Some apprehensions about the new policy implementation remain, including the “recruitment, assignment, and career management of women into the new roles, and the impact of integration on unit readiness” (Kamarck, 2016).  Congress has control and management authority to oversee these matters.  Policymakers should also consider issues such as equal responsibility and opportunity, in thing like selective service registration, and the general necessities of the military.  With the application of the new policy, two central legislative concerns could be the implementation of “gender-neutral occupational standards, and laws requiring registration for Selective Service” (Kamarck, 2016).

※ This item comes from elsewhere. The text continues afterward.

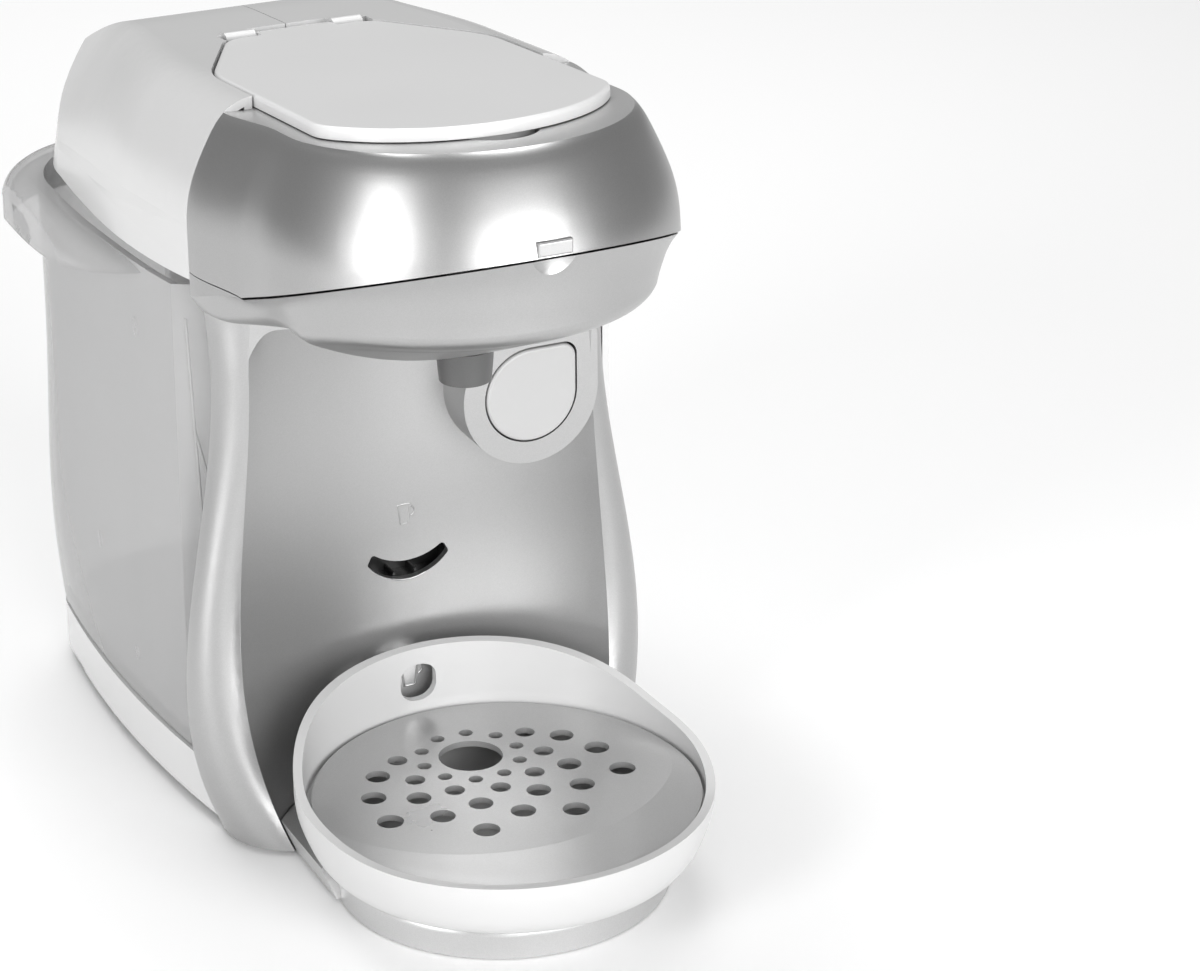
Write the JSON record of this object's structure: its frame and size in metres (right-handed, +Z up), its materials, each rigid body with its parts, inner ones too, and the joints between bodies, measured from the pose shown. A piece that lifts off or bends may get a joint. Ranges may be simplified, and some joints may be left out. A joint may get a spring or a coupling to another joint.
{
  "type": "toy coffee maker",
  "caption": "Toy coffee maker that pumps water: hinged lid over a pod seat, push-button pump, lift-off water tank, and a drip tray with bowl and grille.",
  "frame": {"origin": "on the floor under the middle of the footprint", "axes": "+Z up, -Y to the front where the cup stands, +X to the right seen from the front"},
  "size_m": [0.1415, 0.2843, 0.2215],
  "materials": {
    "white_plastic": "gloss",
    "silver_plastic": "satin, metallic paint look",
    "dark_plastic": "matte",
    "inner_plastic": "matte",
    "clear_plastic": "clear, slightly frosted",
    "hose_plastic": "soft, milky",
    "seal_rubber": "matte",
    "spring_steel": "drawn",
    "foot_rubber": "matte",
    "screw_steel": "plated"
  },
  "bodies": {
    "housing": {"head_cover": "silver_plastic", "front_housing": "silver_plastic", "housing_right": "white_plastic", "housing_left": "white_plastic", "housing_screws": "screw_steel", "hinge_pin": "screw_steel", "pod_seat": "dark_plastic", "spout": "silver_plastic", "pump_cylinder": "inner_plastic", "return_spring": "spring_steel", "outlet_valve": "inner_plastic", "inlet_valve": "inner_plastic", "valve_balls": "screw_steel", "inlet_hose": "hose_plastic", "outlet_hose": "hose_plastic", "tank_socket": "inner_plastic", "tank_seal": "seal_rubber", "base": "white_plastic", "bottom_plate": "dark_plastic", "rubber_feet": "foot_rubber", "base_screws": "screw_steel", "slot_insert": "dark_plastic"},
    "lid": {"lid": "white_plastic"},
    "button": {"button": "white_plastic", "pump_piston": "inner_plastic", "piston_seal": "seal_rubber"},
    "water_tank": {"water_tank": "clear_plastic"},
    "tray_support": {"tray_support": "silver_plastic"},
    "drip_bowl": {"drip_bowl": "white_plastic"},
    "drip_grille": {"drip_grille": "silver_plastic"}
  },
  "joints": [
    {"name": "lid_hinge", "type": "hinge", "parent": "housing", "child": "lid", "pos_m": [0, 0.061, 0.2025], "axis": [-1, 0, 0], "range_deg": [0, 95]},
    {"name": "button_press", "type": "slide", "parent": "housing", "child": "button", "axis": [0, 1, 0], "range_m": [0, 0.0045], "stiffness_N_per_m": 400, "springref_m": -0.008, "deforming": ["return_spring"]},
    {"name": "tank_pull_off", "type": "slide", "parent": "housing", "child": "water_tank", "axis": [-1, 0, 0], "range_m": [0, 0.075]},
    {"name": "tray_unhook", "type": "slide", "parent": "housing", "child": "tray_support", "axis": [0, -1, 0], "range_m": [0, 0.045]},
    {"name": "bowl_lift", "type": "slide", "parent": "tray_support", "child": "drip_bowl", "axis": [0, 0, 1], "range_m": [0, 0.035]},
    {"name": "grille_lift", "type": "slide", "parent": "drip_bowl", "child": "drip_grille", "axis": [0, 0, 1], "range_m": [0, 0.035]}
  ]
}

Another area for policymakers to consider could be to assess the effects of the new policy on women’s roles in combat in career management and readiness. Several concerns regarding lowering physical standards have been raised, in order to allow more women to serve in specific roles (Kamarck, 2016), but policymakers should ensure all branches are maintaining standards by establishing specific standards per branch and MOS. As gender integration is implemented into the military, policymakers should maintain standards of examining the policy’s effects by requiring frequent reports of a set of specified parameters from each branch.

Existing policy prevents the DOD from establishing “any gender quota, goal, or ceiling” for any career designator (Kamarck, 2016). Policymakers could revise this and permit the DOD to set goals and standards for women’s involvement in several MOSs.  As the military proceeds with the new policy, policymakers can rely on various reporting standards for overseeing the policy’s effects and require regular monitoring of female’s appointed to combat roles, the rates of promotion and retention in those roles, and additional talent managing matters. This could be accomplished through formal reporting requirements on DOD for information on these issues, such as annual reporting of the successes of the newly instated policies.